**Material:**
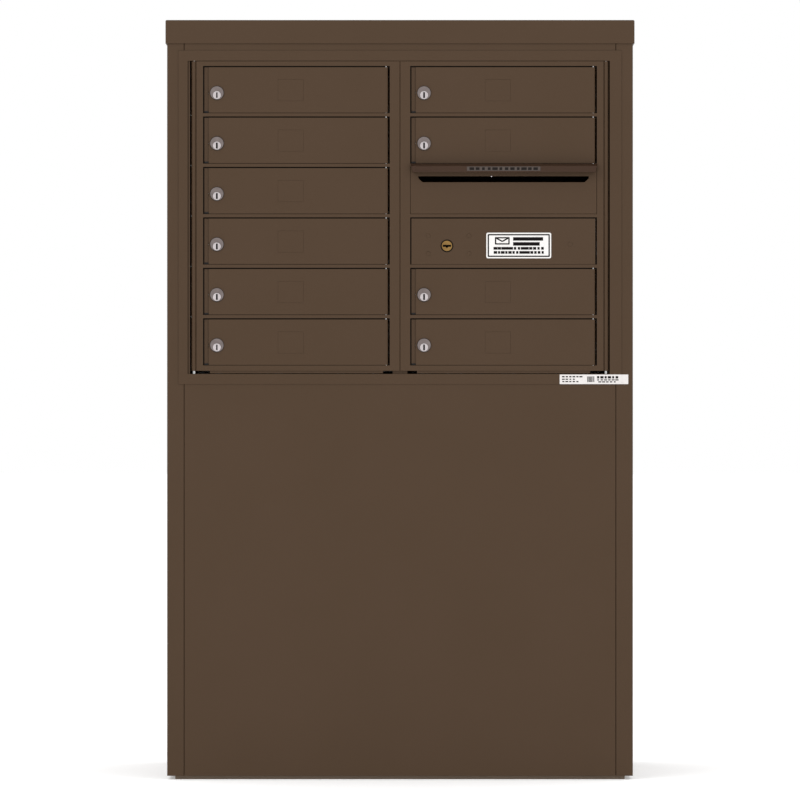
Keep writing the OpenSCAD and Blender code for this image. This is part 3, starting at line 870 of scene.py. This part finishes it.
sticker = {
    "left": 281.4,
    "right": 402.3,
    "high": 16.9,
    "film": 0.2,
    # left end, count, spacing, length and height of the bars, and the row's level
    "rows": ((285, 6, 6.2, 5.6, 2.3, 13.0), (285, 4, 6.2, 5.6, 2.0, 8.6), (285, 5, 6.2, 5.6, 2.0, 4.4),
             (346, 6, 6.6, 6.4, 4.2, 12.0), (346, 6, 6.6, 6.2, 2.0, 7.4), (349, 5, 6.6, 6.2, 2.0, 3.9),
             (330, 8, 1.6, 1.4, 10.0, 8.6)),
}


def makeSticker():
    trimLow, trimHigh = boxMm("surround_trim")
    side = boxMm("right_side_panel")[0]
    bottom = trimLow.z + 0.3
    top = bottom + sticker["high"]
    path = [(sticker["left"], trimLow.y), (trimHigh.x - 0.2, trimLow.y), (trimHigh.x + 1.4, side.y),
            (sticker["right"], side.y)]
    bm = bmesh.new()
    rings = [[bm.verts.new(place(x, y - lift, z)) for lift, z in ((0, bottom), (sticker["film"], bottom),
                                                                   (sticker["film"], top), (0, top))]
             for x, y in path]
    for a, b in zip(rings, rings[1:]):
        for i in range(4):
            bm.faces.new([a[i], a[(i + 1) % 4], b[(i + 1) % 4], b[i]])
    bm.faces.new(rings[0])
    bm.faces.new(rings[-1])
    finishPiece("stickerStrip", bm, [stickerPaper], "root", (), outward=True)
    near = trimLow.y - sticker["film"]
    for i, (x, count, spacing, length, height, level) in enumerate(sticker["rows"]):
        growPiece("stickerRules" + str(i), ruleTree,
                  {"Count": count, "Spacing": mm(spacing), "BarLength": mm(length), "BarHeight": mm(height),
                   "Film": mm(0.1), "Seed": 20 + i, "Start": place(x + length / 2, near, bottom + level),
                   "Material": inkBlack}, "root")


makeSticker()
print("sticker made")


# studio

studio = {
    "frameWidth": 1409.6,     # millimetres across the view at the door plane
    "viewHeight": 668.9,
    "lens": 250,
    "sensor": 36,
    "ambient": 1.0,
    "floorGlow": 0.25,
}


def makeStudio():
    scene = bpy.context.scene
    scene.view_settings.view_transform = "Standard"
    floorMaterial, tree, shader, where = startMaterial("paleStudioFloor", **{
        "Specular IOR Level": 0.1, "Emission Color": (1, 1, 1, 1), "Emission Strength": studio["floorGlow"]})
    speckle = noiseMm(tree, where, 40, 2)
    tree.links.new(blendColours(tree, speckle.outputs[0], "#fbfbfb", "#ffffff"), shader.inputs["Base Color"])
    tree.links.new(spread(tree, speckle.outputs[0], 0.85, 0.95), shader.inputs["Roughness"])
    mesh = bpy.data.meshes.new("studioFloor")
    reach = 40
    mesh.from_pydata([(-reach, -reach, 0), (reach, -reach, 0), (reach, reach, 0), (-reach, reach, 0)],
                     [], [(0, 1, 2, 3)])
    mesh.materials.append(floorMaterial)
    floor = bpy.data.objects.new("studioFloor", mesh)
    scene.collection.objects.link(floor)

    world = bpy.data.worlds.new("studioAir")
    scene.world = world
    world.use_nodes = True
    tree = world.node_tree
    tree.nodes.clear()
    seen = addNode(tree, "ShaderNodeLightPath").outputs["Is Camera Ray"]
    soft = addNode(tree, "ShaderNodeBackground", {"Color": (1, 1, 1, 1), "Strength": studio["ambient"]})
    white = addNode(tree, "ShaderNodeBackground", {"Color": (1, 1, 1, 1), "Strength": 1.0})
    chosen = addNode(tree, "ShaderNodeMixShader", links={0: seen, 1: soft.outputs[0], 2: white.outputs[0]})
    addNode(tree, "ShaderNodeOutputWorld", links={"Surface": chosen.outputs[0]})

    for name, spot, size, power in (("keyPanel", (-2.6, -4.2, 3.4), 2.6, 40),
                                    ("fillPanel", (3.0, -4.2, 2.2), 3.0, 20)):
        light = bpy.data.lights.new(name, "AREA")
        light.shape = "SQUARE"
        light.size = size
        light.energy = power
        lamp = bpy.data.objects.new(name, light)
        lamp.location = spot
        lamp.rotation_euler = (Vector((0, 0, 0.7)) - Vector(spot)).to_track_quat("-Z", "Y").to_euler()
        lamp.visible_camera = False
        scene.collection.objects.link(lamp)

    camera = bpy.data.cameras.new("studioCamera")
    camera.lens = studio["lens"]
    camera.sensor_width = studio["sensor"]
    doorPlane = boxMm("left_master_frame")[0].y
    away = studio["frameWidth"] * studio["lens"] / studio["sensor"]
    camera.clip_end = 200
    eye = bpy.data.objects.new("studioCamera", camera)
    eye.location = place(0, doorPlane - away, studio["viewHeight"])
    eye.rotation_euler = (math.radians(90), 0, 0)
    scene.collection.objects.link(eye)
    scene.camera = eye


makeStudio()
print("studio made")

**What to produce:** All of the data must be returned exactly.

**Completed exercise:**
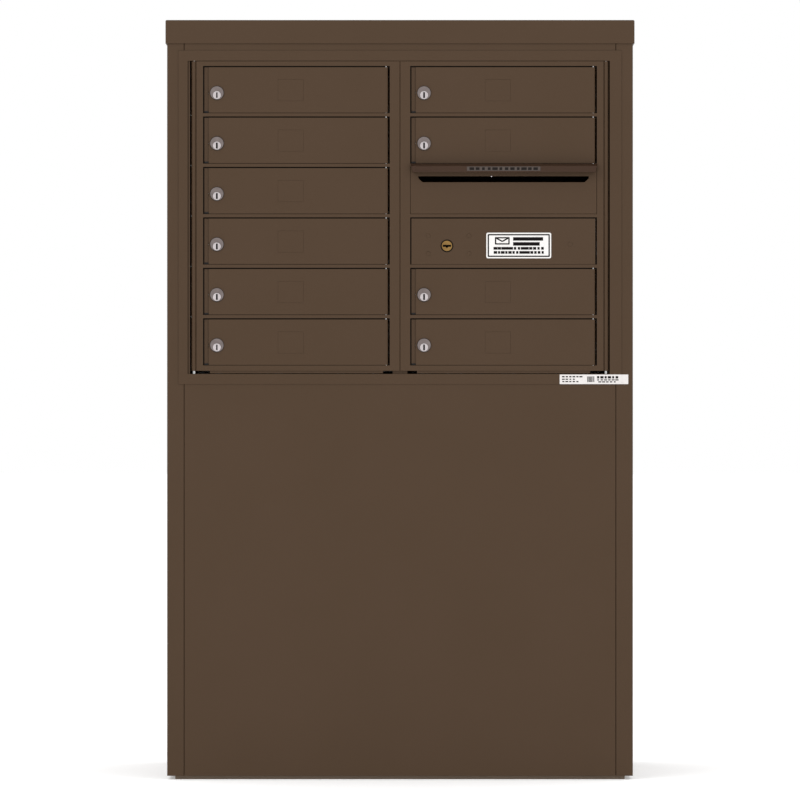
Keep writing the OpenSCAD and Blender code for this image. This is part 3, starting at line 870 of scene.py. This part finishes it.
sticker = {
    "left": 281.4,
    "right": 402.3,
    "high": 16.9,
    "film": 0.2,
    # left end, count, spacing, length and height of the bars, and the row's level
    "rows": ((285, 6, 6.2, 5.6, 2.3, 13.0), (285, 4, 6.2, 5.6, 2.0, 8.6), (285, 5, 6.2, 5.6, 2.0, 4.4),
             (346, 6, 6.6, 6.4, 4.2, 12.0), (346, 6, 6.6, 6.2, 2.0, 7.4), (349, 5, 6.6, 6.2, 2.0, 3.9),
             (330, 8, 1.6, 1.4, 10.0, 8.6)),
}


def makeSticker():
    trimLow, trimHigh = boxMm("surround_trim")
    side = boxMm("right_side_panel")[0]
    bottom = trimLow.z + 0.3
    top = bottom + sticker["high"]
    path = [(sticker["left"], trimLow.y), (trimHigh.x - 0.2, trimLow.y), (trimHigh.x + 1.4, side.y),
            (sticker["right"], side.y)]
    bm = bmesh.new()
    rings = [[bm.verts.new(place(x, y - lift, z)) for lift, z in ((0, bottom), (sticker["film"], bottom),
                                                                   (sticker["film"], top), (0, top))]
             for x, y in path]
    for a, b in zip(rings, rings[1:]):
        for i in range(4):
            bm.faces.new([a[i], a[(i + 1) % 4], b[(i + 1) % 4], b[i]])
    bm.faces.new(rings[0])
    bm.faces.new(rings[-1])
    finishPiece("stickerStrip", bm, [stickerPaper], "root", (), outward=True)
    near = trimLow.y - sticker["film"]
    for i, (x, count, spacing, length, height, level) in enumerate(sticker["rows"]):
        growPiece("stickerRules" + str(i), ruleTree,
                  {"Count": count, "Spacing": mm(spacing), "BarLength": mm(length), "BarHeight": mm(height),
                   "Film": mm(0.1), "Seed": 20 + i, "Start": place(x + length / 2, near, bottom + level),
                   "Material": inkBlack}, "root")


makeSticker()
print("sticker made")


# studio

studio = {
    "frameWidth": 1409.6,     # millimetres across the view at the door plane
    "viewHeight": 668.9,
    "lens": 250,
    "sensor": 36,
    "ambient": 1.0,
    "floorGlow": 0.25,
}


def makeStudio():
    scene = bpy.context.scene
    scene.view_settings.view_transform = "Standard"
    floorMaterial, tree, shader, where = startMaterial("paleStudioFloor", **{
        "Specular IOR Level": 0.1, "Emission Color": (1, 1, 1, 1), "Emission Strength": studio["floorGlow"]})
    speckle = noiseMm(tree, where, 40, 2)
    tree.links.new(blendColours(tree, speckle.outputs[0], "#fbfbfb", "#ffffff"), shader.inputs["Base Color"])
    tree.links.new(spread(tree, speckle.outputs[0], 0.85, 0.95), shader.inputs["Roughness"])
    mesh = bpy.data.meshes.new("studioFloor")
    reach = 40
    mesh.from_pydata([(-reach, -reach, 0), (reach, -reach, 0), (reach, reach, 0), (-reach, reach, 0)],
                     [], [(0, 1, 2, 3)])
    mesh.materials.append(floorMaterial)
    floor = bpy.data.objects.new("studioFloor", mesh)
    scene.collection.objects.link(floor)

    world = bpy.data.worlds.new("studioAir")
    scene.world = world
    world.use_nodes = True
    tree = world.node_tree
    tree.nodes.clear()
    seen = addNode(tree, "ShaderNodeLightPath").outputs["Is Camera Ray"]
    soft = addNode(tree, "ShaderNodeBackground", {"Color": (1, 1, 1, 1), "Strength": studio["ambient"]})
    white = addNode(tree, "ShaderNodeBackground", {"Color": (1, 1, 1, 1), "Strength": 1.0})
    chosen = addNode(tree, "ShaderNodeMixShader", links={0: seen, 1: soft.outputs[0], 2: white.outputs[0]})
    addNode(tree, "ShaderNodeOutputWorld", links={"Surface": chosen.outputs[0]})

    for name, spot, size, power in (("keyPanel", (-2.6, -4.2, 3.4), 2.6, 40),
                                    ("fillPanel", (3.0, -4.2, 2.2), 3.0, 20)):
        light = bpy.data.lights.new(name, "AREA")
        light.shape = "SQUARE"
        light.size = size
        light.energy = power
        lamp = bpy.data.objects.new(name, light)
        lamp.location = spot
        lamp.rotation_euler = (Vector((0, 0, 0.7)) - Vector(spot)).to_track_quat("-Z", "Y").to_euler()
        lamp.visible_camera = False
        scene.collection.objects.link(lamp)

    camera = bpy.data.cameras.new("studioCamera")
    camera.lens = studio["lens"]
    camera.sensor_width = studio["sensor"]
    doorPlane = boxMm("left_master_frame")[0].y
    away = studio["frameWidth"] * studio["lens"] / studio["sensor"]
    camera.clip_end = 200
    eye = bpy.data.objects.new("studioCamera", camera)
    eye.location = place(0, doorPlane - away, studio["viewHeight"])
    eye.rotation_euler = (math.radians(90), 0, 0)
    scene.collection.objects.link(eye)
    scene.camera = eye


makeStudio()
print("studio made")